森辺一樹(以下、森辺):皆さん、こんにちは。森辺一樹です。今日も引き続き、フィリピンの小売市場ということで、今日はね、フィリピンの小売、近代小売についてちょっとお話をしていきたいなというふうに思います。
前回ね、フィリピンの近代小売というのは3大小売ですよと、非常に大きなSMという小売と、皆さん、シューマート、シューマートというふうに呼んでいる人が多いと思いますが、SM、それから、ピュアゴールド、ロビンソンズという、この3つが非常に大きな近代小売で。フィリピンというのは財閥が非常に強くて、この財閥って、フィリピンの財閥って中華系の財閥と、スペイン系の財閥がいるんですよね。スペイン系の財閥はもうほぼほぼ影響力を失っていて、今だとアヤラ財閥ぐらいかなというふうに、目立つ存在というのはね。ほとんどが中華系の財閥で。これら財閥でね、フィリピン経済の7割8割ぐらいを占めているというふうに言われているぐらい、財閥の力というのは非常に強くて。

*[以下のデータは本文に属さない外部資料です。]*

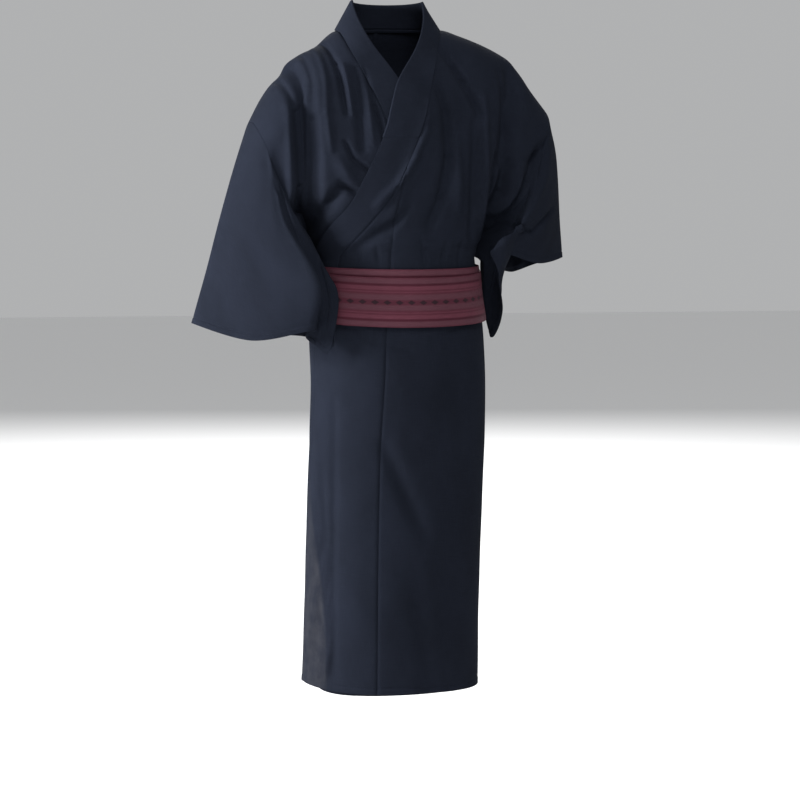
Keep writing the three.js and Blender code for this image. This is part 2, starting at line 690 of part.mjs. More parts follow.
function sleevePoint(sleeve, round, along) {
  const low = Math.min(round, 1 - round) / SLEEVE_CORNER;
  const cut = low < 1 ? SLEEVE_CORNER_CUT * (1 - Math.sqrt(clamp(1 - (1 - low) ** 2, 0, 1))) : 0;
  const t = along * (1 - cut);
  const start = armhole(sleeve.side, round);
  const course = [{ along: 0, ...start }, ...sleeve.rings.map((ring) => ({ along: ring.along, ...onRing(ring, round) }))];
  const point = new THREE.Vector3(...["x", "y", "z"].map((axis) => read(course, "along", t, axis)));
  const leave = (t / SLEEVE_TURN) * Math.exp(1 - t / SLEEVE_TURN);
  point.x += sleeve.side * SLEEVE_LEAVE * leave * ease(1 - Math.min(round, 1 - round) / 0.3);
  const apart = (WALL + SEAM_GAP) / 2;
  const front = round < 0.5 ? 1 : -1;
  const lay = new THREE.Vector3(...sleeve.lay).normalize();
  return clearOfBody(point).addScaledVector(lay, front * apart * sewnShare(round, t));
}

// How far a wall is drawn back from its neighbour's at a seam, so that their thicknesses don't meet
function seamPull(out, neighbour) {
  const turn = Math.acos(clamp(out.dot(neighbour), -0.8, 1));
  return 3 * SEAM_GAP + WALL * Math.tan(turn / 2);
}

// One length of cloth folded at the top and sewn at the bottom
function sleevePanel(sleeve) {
  const surface = (round, along) => sleevePoint(sleeve, round, along);
  const front = upperRows.map((row) => (1 - row) / 2).reverse();
  const rounds = [...front, ...upperRows.slice(1).map((row) => (1 + row) / 2)];
  const grid = patch(steps(SLEEVE_ROWS), rounds, (along, round) => {
    const inside = clamp(round, NUDGE, 1 - NUDGE);
    return { point: surface(round, along), out: directionOf(surface, inside, clamp(along, NUDGE, 1 - NUDGE)) };
  });
  const side = sleeve.side;
  const edgeRow = (round) => clamp(2 * round - 1, NUDGE - 1, 1 - NUDGE);
  grid[0] = grid[0].map((spot, j) => {
    const bodyOut = directionOf((across, row) => body(side, across, row), side, edgeRow(rounds[j]));
    return pulled(spot, grid[1][j], seamPull(spot.out, bodyOut));
  });
  return wall([grid]);
}

// The belt, a spiral of two turns that starts and ends at the middle of the back
function beltPoint(turn, up) {
  const angle = (turn - 0.5) * 2 * Math.PI;
  const slip = BELT_SLIP * clamp(turn, 0, 1) * (1 + Math.cos(angle)) * 0.5;
  const drop = BELT_DROP + BELT_TILT * Math.cos(angle) + (turn > 1 ? slip : 0) - up;
  return ringPoint(drop, angle, BELT_OFFSET + BELT_PITCH * turn);
}

function belt() {
  const surface = (turn, up) => beltPoint(turn, up);
  const ups = [-0.5, 0, 0.5].map((t) => t * BELT_WIDTH);
  const grid = patch(steps(BELT_STEPS * BELT_TURNS), ups, (t, up) => {
    const turn = t * BELT_TURNS;
    return { point: surface(turn, up), out: directionOf((a, b) => surface(a, b * BELT_WIDTH), turn, up / BELT_WIDTH) };
  });
  return wall([grid]);
}

// A strip of the knot, laid over the belt's back. One of two layers is folded back on itself at its far end.
function knotStrip(strip, lowest) {
  const slope = Math.atan2(strip.rise, strip.reach - strip.from);
  const run = Math.hypot(strip.rise, strip.reach - strip.from);
  const surface = (v, u) => {
    const back = u > 1;
    const along = back ? 2 - u : u;
    const x = strip.from + along * run * Math.cos(slope) - v * strip.width * Math.sin(slope);
    const up = strip.up - strip.rise / 2 + along * run * Math.sin(slope) + v * strip.width * Math.cos(slope);
    const angle = Math.PI - Math.asin(x / BELT_HALF);
    const rise = strip.layers > 1 ? KNOT_FOLD * ease((u - 0.97) / 0.06) : 0;
    return ringPoint(BELT_DROP - BELT_TILT - up, angle, lowest + rise);
  };
  const alongs = steps(KNOT_STEPS * strip.layers).map((t) => t * strip.layers);
  if (strip.layers > 1) alongs.splice(KNOT_STEPS, 1, 0.975, 1, 1.025);
  const grid = patch(alongs, [-0.5, 0, 0.5], (u, v) => place(surface, v, u));
  return wall([grid]);
}

const yukata = new THREE.Group();
const cloth = () => new THREE.MeshStandardMaterial({ color: CLOTH_COLOUR, roughness: 0.9, metalness: 0 });
const woven = () => new THREE.MeshStandardMaterial({ color: BELT_COLOUR, roughness: 0.7, metalness: 0 });

function add(name, geometry, material) {
  const mesh = new THREE.Mesh(geometry, material);
  mesh.name = name;
  yukata.add(mesh);
}

add("body_right", upperPanel(RIGHT), cloth());
add("body_left", upperPanel(LEFT), cloth());
add("skirt_front_right", skirtPanel(RIGHT, FRONT), cloth());
add("skirt_front_left", skirtPanel(LEFT, FRONT), cloth());
add("skirt_back_right", skirtPanel(RIGHT, BACK), cloth());
add("skirt_back_left", skirtPanel(LEFT, BACK), cloth());
add("overlap_right", overlapPanel(RIGHT), cloth());
add("overlap_left", overlapPanel(LEFT), cloth());
add("collar", collar(), cloth());
add("collar_cover", collarCover(), cloth());
add("sleeve_right", sleevePanel(RIGHT_SLEEVE), cloth());
add("sleeve_left", sleevePanel(LEFT_SLEEVE), cloth());
add("belt", belt(), woven());
let onTop = BELT_OFFSET + BELT_PITCH * BELT_TURNS + WALL + KNOT_GAP;
for (const strip of KNOT_STRIPS) {
  add(strip.name, knotStrip(strip, onTop), woven());
  onTop += WALL + KNOT_GAP + (strip.layers - 1) * KNOT_FOLD;
}

export default yukata;
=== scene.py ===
"""Looks of a worn yukata: fine cloth shells on the form of the solids, with folds, seams, hems and weaves.

Lengths are millimetres, +Z up. The wearer faces -Y and their left is +X. Meshes are written in metres.
"""

import math

import bpy
import numpy as np
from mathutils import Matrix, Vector

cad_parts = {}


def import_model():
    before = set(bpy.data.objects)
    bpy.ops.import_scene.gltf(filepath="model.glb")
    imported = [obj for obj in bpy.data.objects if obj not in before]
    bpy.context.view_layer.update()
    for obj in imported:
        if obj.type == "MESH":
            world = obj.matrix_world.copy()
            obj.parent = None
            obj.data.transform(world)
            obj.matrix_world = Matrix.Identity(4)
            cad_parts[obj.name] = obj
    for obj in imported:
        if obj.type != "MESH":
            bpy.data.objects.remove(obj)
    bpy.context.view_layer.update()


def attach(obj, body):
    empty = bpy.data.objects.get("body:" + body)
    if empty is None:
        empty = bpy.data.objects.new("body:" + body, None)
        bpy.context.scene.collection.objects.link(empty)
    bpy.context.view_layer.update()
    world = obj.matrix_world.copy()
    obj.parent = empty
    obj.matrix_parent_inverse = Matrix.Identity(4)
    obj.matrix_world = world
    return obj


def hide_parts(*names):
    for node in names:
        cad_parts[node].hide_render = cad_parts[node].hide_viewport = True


RIGHT = -1
LEFT = 1
FORWARD = np.array([0, -1, 0])

# Cloth and how its layers lie
LAP = 5  # the left front is held out this far where it lies over the right front
SINK = 9  # and the right front is held in this far under it
FLARE = 9  # the left front's free edge hangs this much further out at the hem
LAP_BLEND = 0.13
SINK_BLEND = 0.12
COTTON = 0.9  # thickness of the cotton
COVER = 1.0  # thickness of the over-collar
FOLDED = 2.2  # thickness of the collar, folded cloth round a core
WEBBING = 1.8  # thickness of the belt
COVER_LIFT = 2.1  # the over-collar's middle lies this far outside the collar's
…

SMを持っているのも、フィリピンのね、フィリピン一お金持ちの、2019年にね、創業者のヘンリー・シーさんが亡くなってしまったんだけども、このシー財閥というところがSMをやっていて、今も6人の子どもが引き継いで、シー家は依然としてフィリピン一の大富豪なんだけども。資産が今の為替でたぶん3兆円ぐらいね、もっとあるかもしれない、3兆円ぐらいある、非常に大きな財閥ですよと。このお亡くなりのなられたヘンリー・シーさんね、もともと中国の福建省の出身で、父親の仕事か何かの関係で12歳のときにフィリピンに移住してきて、1958年にマニラで靴屋をまず始めるんですよね。その靴屋がシューマートっていう名前で、その名残りでシューマート、シューマートって呼ぶ人がいまだにいるんですよね。SMのこの頭文字ってシューマートの頭文字を取っているので、非常にシューマートと呼ぶ人がまだいますよと。このシー財閥はね、フィリピン最大の商業銀行のバンコ・デ・オロって、これはネイビーのバックに黄色の文字でBDOって書いた文字を結構フィリピンに行くといっぱい見ると思うんですけど、この最大の商業銀行のBDOを持っていたりとか、あと、不動産最大手のSMプライムもシー財閥が保有しているし、ファーストリテイリングが合弁でユニクロをやっているのもこのSMグループなので、非常に大きな強い財閥ですよと。極論を言えばね、このシー財閥は不動産の最大手なので、常に好立地に店舗を出し続けることが可能で、そこにSMを入れて、商業銀行を入れて、お金を貸してモノを買わせてみたいなね、言い方が悪いですけど、まあまあ言ったらイオンみたいな話ですよね。イオンクレジット、イオンショッピングモールみたいな、SMクレジット、SMショッピングモールみたいな話なので、非常にビジネスとしては強いというのがこのSMで。
一方でね、フィリピンの財閥って、韓国みたいに貧富の差が激しくて財閥叩きみたいなね、そういうのはなくて、国民からね、このヘンリー・シーさんなんて本当に尊敬されていて、日本で言うところの松下幸之助とか本田宗一郎みたいな、そういう存在なんですよね。だから、苦労人が一からこれだけ大きな財を成して、フィリピンの誇りみたいなね、ASEANの中でも一番お金持ちですから、ASEANの誇り、アジアの誇りみたいな、そういうふうに思っている人が多くて。結構これらの財閥の経営者は慈善事業にもお金を散々拠出してきているんですよね。だから、多くの中間層の国民にも支持されているというのが、このフィリピンの財閥の、特にシー財閥なんかは特徴かなというふうに思います。
2つ目のロビンソンズを保有しているのも財閥で、ゴコンウェイ財閥と言うんですけど、難しいですよね、言い方がね、ゴコンウェイ財閥。これは小売だけじゃなくて、食品、航空、不動産、石油、繊維、通信、もういろんなことをやっていて、非常にこれも大きな財閥で。ピュアゴールドだけが財閥ではなくて、フィリピンの実業家ルシオ・コーがやっている小売なんですよね。なので、2財閥と超有力実業家が築いた3大小売ということで、もう圧倒邸な強さを誇っていますよというのがフィリピンの3大小売でございます。
ちょっと時間が来てしまったのでね、近代小売の話は今日はこれぐらいにして、また次回はちょっと伝統小売、80万店の伝統小売の話をしていきたいなというふうに思います。今日はこれぐらいにしたいと思います。また次回お会いいたしましょう。